ICE Detainees On Hunger Strike Transferred From Bergen County

BATAVIA, NEW YORK — Two Immigration and Customs Enforcement detainees participating in a nearly month-long hunger strike have been transferred from Hackensack's Bergen County Jail to the Batavia ICE Detention Center, an ICE-ERO NJ spokesperson confirmed with Patch Thursday.

According to the official, the detainees were transferred "in order to be more closely monitored by medical personnel." They did not immediately respond to a question of why Bergen County couldn't provide that medical attention.

Three detainees remain on hunger strike, the spokesperson said, including at least one transferred to Batavia.

The Abolish ICE NY-NJ Coalition believes there's something more sinister at play, however.

In a news release, the coalition says the transfer is the latest instance of retaliation against hunger strikers, which include "denial of water, denial of medical care, denial of heat, blocked windows, and manipulation from facility staff."

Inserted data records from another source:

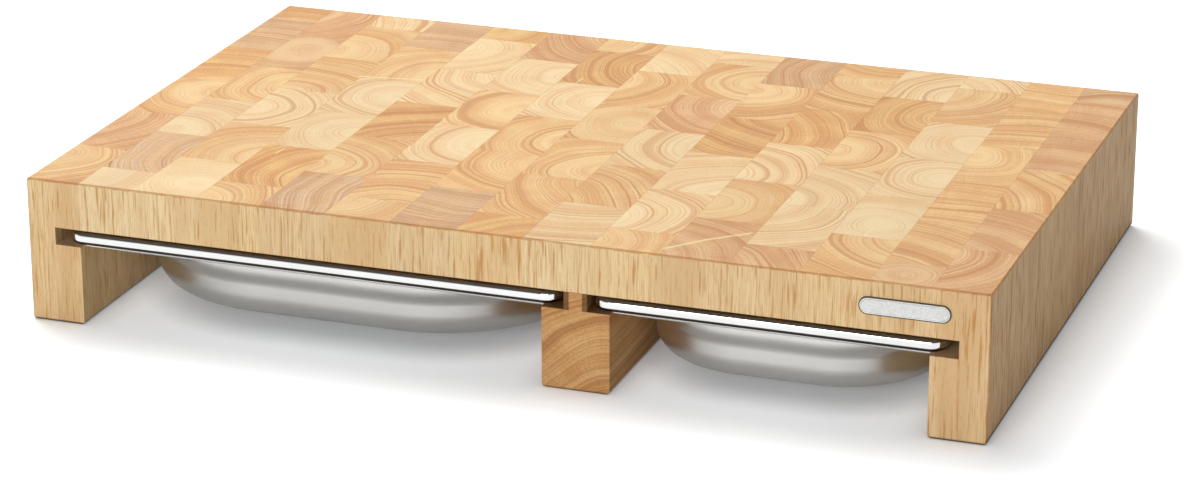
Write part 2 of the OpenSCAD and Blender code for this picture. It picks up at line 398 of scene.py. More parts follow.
# Where each block's rings have their centre, in mm from the block's own middle (right, back), and
# the tone and the strength of the rings, from the front block to the back one of each strip.
BLOCKS = {
    "left_leg_strip": [
        (-22, 11, "honey", 1.2), (-45, 20, "rose", 1.0), (16, 12, "honey", 0.9),
        (12, -49, "amber", 0.8), (0, -70, "grey", 0.8), (5, -40, "amber", 0.7),
    ],
    "strip_02": [
        (-25, 10, "cream", 0.4), (60, 5, "grey", 1.2), (-10, -27, "cream", 0.6),
        (22, 2, "honey", 0.9), (0, 4, "rose", 0.6), (-37, 19, "rose", 1.2),
    ],
    "strip_03": [
        (8, -9, "cream", 0.4), (24, -18, "honey", 1.2), (-19, -4, "cream", 1.1),
        (-12, -39, "honey", 0.9), (-16, -19, "honey", 0.6), (-50, -15, "cream", 1.3),
    ],
    "strip_04": [
        (-20, -14, "honey", 1.2), (41, -7, "amber", 1.0), (17, -1, "cream", 0.8),
        (15, 4, "cream", 1.2), (19, -17, "honey", 1.0), (0, -70, "grey", 0.6),
    ],
    "strip_05": [
        (80, 5, "grey", 1.3), (-23, -20, "honey", 1.1), (48, -80, "amber", 1.5),
        (30, 32, "cream", 1.0), (-23, 11, "cream", 1.1), (-20, 10, "amber", 0.6),
    ],
    "strip_06": [
        (-20, 12, "honey", 0.9), (11, -49, "honey", 1.1), (20, 7, "cream", 0.9),
        (16, 3, "honey", 1.0), (17, 8, "cream", 0.9), (45, 35, "rose", 1.0),
    ],
    "strip_07": [
        (5, 80, "grey", 0.8), (29, 24, "honey", 1.0), (29, -3, "honey", 1.2),
        (16, 3, "cream", 0.9), (42, 12, "amber", 1.5), (-17, 8, "honey", 1.2),
    ],
    "strip_08": [
        (40, -45, "amber", 0.8), (50, 35, "honey", 1.3), (21, -14, "honey", 1.2),
        (9, 0, "honey", 1.1), (-33, 9, "honey", 1.4), (-22, -29, "cream", 0.8),
    ],
    "strip_09": [
        (-15, 70, "cream", 0.7), (-50, -45, "honey", 1.2), (30, 12, "cream", 1.0),
        (30, 21, "rose", 1.1), (19, 2, "honey", 0.8), (10, -50, "cream", 0.6),
    ],
    "strip_10": [
        (-25, -5, "honey", 0.8), (-26, -12, "cream", 1.3), (21, -30, "cream", 0.6),
        (30, 57, "amber", 1.3), (-18, 18, "honey", 1.1), (70, 5, "grey", 1.3),
    ],
    "strip_11": [
        (-30, -35, "rose", 0.9), (-19, -8, "honey", 1.2), (-29, -24, "cream", 1.0),
        (-70, -30, "amber", 1.3), (13, 28, "honey", 1.2), (12, 40, "honey", 1.0),
    ],
    "strip_12": [
        (-35, -25, "rose", 1.0), (-30, 30, "cream", 0.8), (-23, -25, "cream", 1.3),
        (-15, -2, "honey", 1.1), (27, 5, "amber", 1.5), (27, -17, "cream", 1.0),
    ],
    "strip_13": [
        (27, 33, "honey", 1.2), (0, -12, "cream", 0.5), (14, 4, "cream", 1.2),
        (15, 0, "cream", 1.2), (-23, 20, "honey", 1.2), (-25, -20, "cream", 1.0),
    ],
    "strip_14": [
        (-2, -1, "rose", 0.6), (-30, -80, "honey", 1.3), (0, -90, "honey", 0.9),
        (-13, 11, "honey", 1.2), (20, -90, "honey", 1.2), (0, 80, "honey", 0.8),
    ],
    "right_leg_strip": [
        (-40, 20, "rose", 1.1), (-20, -45, "rose", 1.0), (-48, -30, "honey", 1.2),
        (-3, -50, "rose", 0.9), (-8, -55, "rose", 1.1), (10, -35, "grey", 1.0),
    ],
}
STRIPS = list(BLOCKS)
print(sum(len(strip) for strip in BLOCKS.values()), "blocks in", len(STRIPS), "strips")

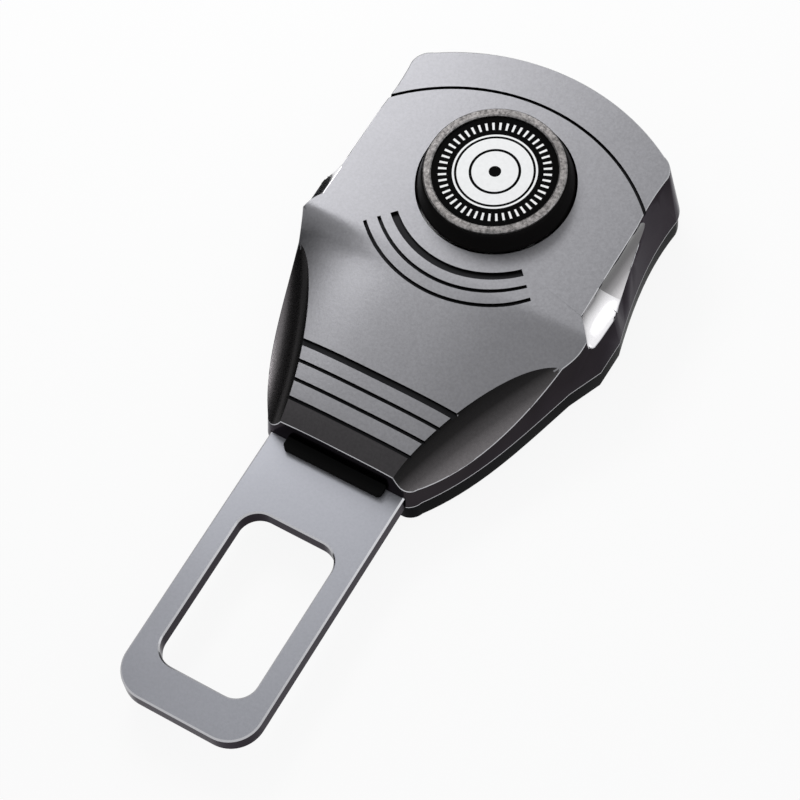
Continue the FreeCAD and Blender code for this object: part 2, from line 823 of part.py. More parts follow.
def revolved(points):
    # A body turned about the button's axis from its half section
    corners = [Vector(r, 0, z) for r, z in points]
    return Part.Face(Part.makePolygon(corners + [corners[0]])).revolve(Vector(0, 0, 0), Vector(0, 0, 1), 360)


def button_body():
    rim_z = face_z + button_rise
    seat_z = knob_under() + button_roof
    low_z = face_z - skirt_drop
    inner = button_radius - button_wall
    body = revolved([
        (0, knob_under()), (inner, knob_under()), (inner, low_z), (button_radius, low_z),
        (button_radius, face_z + button_step), (ring_outer + button_edge, rim_z - button_edge),
        (ring_outer, rim_z), (ring_inner, rim_z), (ring_inner, seat_z), (0, seat_z),
    ])
    # The skirt is cut away over the lever and its pin, and still closes the hole when it is pressed
    notch_y = pivot_y + pin_radius + skirt_notch_gap
    notch = box(-beyond, beyond, -beyond, notch_y, 0, face_z - skirt_left)
    body = body.cut(notch)
    half = lug_width / 2.0
    lug = box(lug_inner, lug_reach, lug_y - half, lug_y + half, low_z, low_z + lug_thick)
    leg_x = lug_reach - leg_width
    tip_z = leg_tip_z()
    half = leg_tip_radius
    leg = box(leg_x, lug_reach, lug_y - half, lug_y + half, tip_z, low_z + lug_thick / 2.0)
    tip = Part.makeCylinder(leg_tip_radius, leg_width, Vector(leg_x, lug_y, tip_z), Vector(1, 0, 0))
    return body.fuse(both_sides(lug.fuse([leg, tip]))).removeSplitter()


def leg_tip_z():
    # Centre of the rounded foot that presses the lever's arm
    return pivot_z + lever_arm_half + leg_tip_radius + leg_gap


def button_ring():
    low = face_z + button_rise
    top = low + ring_height
    return revolved([
        (ring_inner, low), (ring_outer, low), (ring_outer, top - ring_bevel),
        (ring_outer - ring_bevel, top), (ring_inner + ring_bevel, top), (ring_inner, top - ring_bevel),
    ])


def badge_tape():
    seat = knob_under() + button_roof
    return Part.makeCylinder(ring_inner - 0.6, tape_thick, Vector(0, 0, seat))


def badge_disc():
    seat = knob_under() + button_roof + tape_thick
    return Part.makeCylinder(ring_inner - badge_gap, badge_thick, Vector(0, 0, seat))


def button_guide():
    ceiling = face_z - wall
    inner = button_radius + button_gap
    ring = Part.makeCylinder(inner + guide_wall, guide_height, Vector(0, 0, ceiling - guide_height))
    ring = ring.cut(Part.makeCylinder(inner, guide_height, Vector(0, 0, ceiling - guide_height)))
    return ring.common(box(-beyond, beyond, guide_from_y, beyond, 0, beyond))


pieces = {
    "front_cover": front_cover,
    "rear_cover": rear_cover,
    "rear_screws": rear_screws,
    "tongue_plate": tongue_plate,
    "buckle_frame": buckle_frame,
    "frame_rivets": frame_rivets,
    "exit_collar": exit_collar,
    "slot_guide": slot_guide,
    "lock_lever": lock_lever,
    "lever_pin": lever_pin,
    "pin_clips": pin_clips,
    "latch_spring": latch_spring,
    "ejector": ejector,
    "ejector_spring": ejector_spring,
    "button_body": button_body,
    "button_ring": button_ring,
    "badge_disc": badge_disc,
    "badge_tape": badge_tape,
    "button_springs": button_springs,
    "button_guide": button_guide,
}

middle_y = (end_y + tongue_tip_y) / 2.0
os.makedirs("parts", exist_ok=True)
for name, make in pieces.items():
    shape = make()
    shape.translate(Vector(0, -middle_y, 0))
    shape.exportStep("parts/" + name + ".step")
    extent = shape.BoundBox
    print(name, len(shape.Solids), shape.isValid(), round(shape.Volume, 1), round(extent.ZMin, 2),
          round(extent.ZMax, 2))
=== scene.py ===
import math

import bmesh
import bpy
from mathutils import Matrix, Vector


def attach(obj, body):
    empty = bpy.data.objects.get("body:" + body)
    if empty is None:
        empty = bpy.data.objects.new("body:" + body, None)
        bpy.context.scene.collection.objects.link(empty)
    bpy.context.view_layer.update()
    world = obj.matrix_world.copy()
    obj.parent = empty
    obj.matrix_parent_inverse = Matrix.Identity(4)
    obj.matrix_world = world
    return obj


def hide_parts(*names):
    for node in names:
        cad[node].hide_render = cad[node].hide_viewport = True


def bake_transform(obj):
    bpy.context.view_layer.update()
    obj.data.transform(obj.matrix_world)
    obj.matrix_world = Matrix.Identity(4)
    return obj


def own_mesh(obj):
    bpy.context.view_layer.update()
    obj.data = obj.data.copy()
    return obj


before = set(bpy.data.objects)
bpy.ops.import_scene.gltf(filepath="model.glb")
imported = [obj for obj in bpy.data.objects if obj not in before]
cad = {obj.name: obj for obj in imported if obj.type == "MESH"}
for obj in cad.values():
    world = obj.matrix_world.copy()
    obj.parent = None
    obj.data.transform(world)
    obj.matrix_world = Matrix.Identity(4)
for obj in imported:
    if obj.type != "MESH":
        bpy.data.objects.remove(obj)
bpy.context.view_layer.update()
mm = 0.001
print("frame loaded:", len(cad), "nodes")


def put(tree, kind, inputs=None, **settings):
    # adds a shader node, sets its options, then fills or links its sockets
    made = tree.nodes.new("ShaderNode" + kind)
    for key, value in settings.items():
        setattr(made, key, value)
    for key, value in (inputs or {}).items():
        if isinstance(value, bpy.types.NodeSocket):
            tree.links.new(value, made.inputs[key])
        else:
            made.inputs[key].default_value = value
    return made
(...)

ICE officials have denied retaliation, and called descriptions of these conditions false, but windows facing South River Street were covered during a Sunday protest.

(Montana Samuels/Patch)
(Montana Samuels/Patch)

"Transferring those putting their bodies on their line for a chance of freedom is a clear act of retaliation," said Tania Mattos, Policy and Northeast Monitoring Manager at Freedom for Immigrants.

"The process separates people from their network of support, worsens the COVID-19 pandemic behind bars, and is directly responsible for the record number of deaths in ICE detention this year. Officials must act immediately to release those on hunger strike, and take substantive steps towards decarcerating ICE prisons."

Those accusations are supported by a recent Detention Watch Network report, which found that "ICE’s failure to release people from detention

during the pandemic added over 245,000 cases to the total U.S. caseload."

In New Jersey, according to DWN's report, that could mean 5,305 additional cases of the coronavirus which the network links back to ICE.

According to ICE statistics, there are no active coronavirus cases at the Batavia facility, which has seen a total of 50 since the beginning of the coronavirus pandemic.

In August, the New York Civil Liberties Union reached a settlement with the facility after an outbreak swept through the facility in the spring, and the handling of the outbreak was brought into question.

Area activists are aware of this fact, and aren't taking it likely as coronavirus numbers continue to surge.

"Advocates and attorneys express deep concerns that ICE transfers to Batavia, the site of a previous COVID-19 outbreak that accelerated the pandemic nationwide, both in local communities and in detention facilities, will place even more lives at risk," the coalition wrote, in a news release.

Daily protests continue this week as the hunger strikes nears the one-month mark, and activists don't plan on stopping.

"We will continue to monitor ICE transfers of people on hunger strike and once again urge their immediate release," said Thria Bernabe, of Ridgewood for Black Liberation.